According to Hutton, Singleton has not seen a single frame of the finished film and is in no position to criticize it. “I can’t say why he’s so disgruntled. What I can say is, the selfishness, you can see why it wouldn’t have worked,” says Hutton. “Because, to make this about you, to steal the shine from Tupac, is the reason we had to separate. You cannot make the ‘Tupac and I’ story.” He continues: “The fact of the matter is, he had 18 years to make the movie. Why not make it then? Why wait to get on my project and have creative differences and then you get let go?”

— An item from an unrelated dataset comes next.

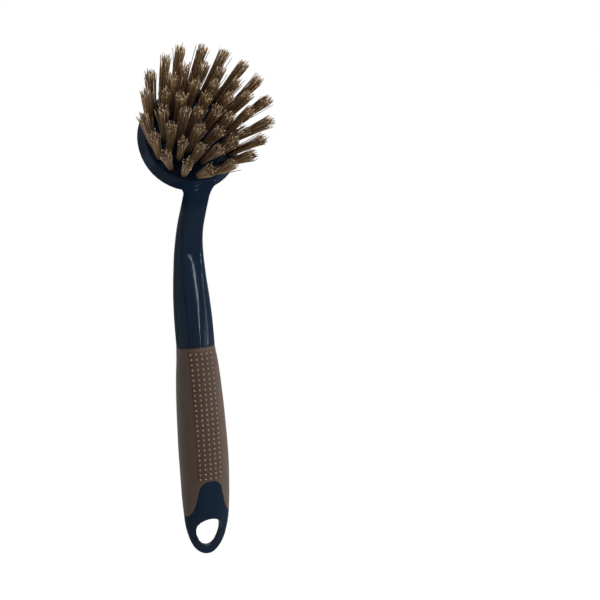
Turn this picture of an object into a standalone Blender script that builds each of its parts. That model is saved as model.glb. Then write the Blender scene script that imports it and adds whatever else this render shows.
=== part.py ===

Starring Demetrius Shipp Jr., a 28-year-old newcomer who bears an uncanny resemblance to the “California Love” rapper (and manages to distill the spirit of Shakur’s swagger and sensitivity), All Eyez on Me will undoubtedly provide a crash course on Tupac for Gen Y viewers who may know his music but know little of the man. The filmmakers refer to the film as Pac’s “bible.”
 
The person who ultimately ended up directing All Eyez on Me, Benny Boom—whose filmography includes features such as S.W.A.T.: Firefight and Next Day Air, in addition to helming more than 200 music videos for the likes of 50 Cent, Akon and Diddy—never met Shakur. And he feels that lack of personal investment provided much-needed objectivity that could only help bring a wildly controversial, multifaceted story subject to life on screen.
 
“When you take on a movie like this, there’s an understanding that comes with it: responsibility,” says Boom. “We know that there are people alive right now who tried to do harm to Tupac—I’m talking about before he got killed. I had phone calls with those guys. Suge was talked to. We didn’t shy away from anything. Even in death, his ‘enemies’ loved him.”
 
Which is another way of saying that even in death, Tupac remained many things to many people. “His is a great story about a complicated young man with a lot of promise who was was struck down before he got to fulfill his life’s goal,” the director says. “I wanted to get it right.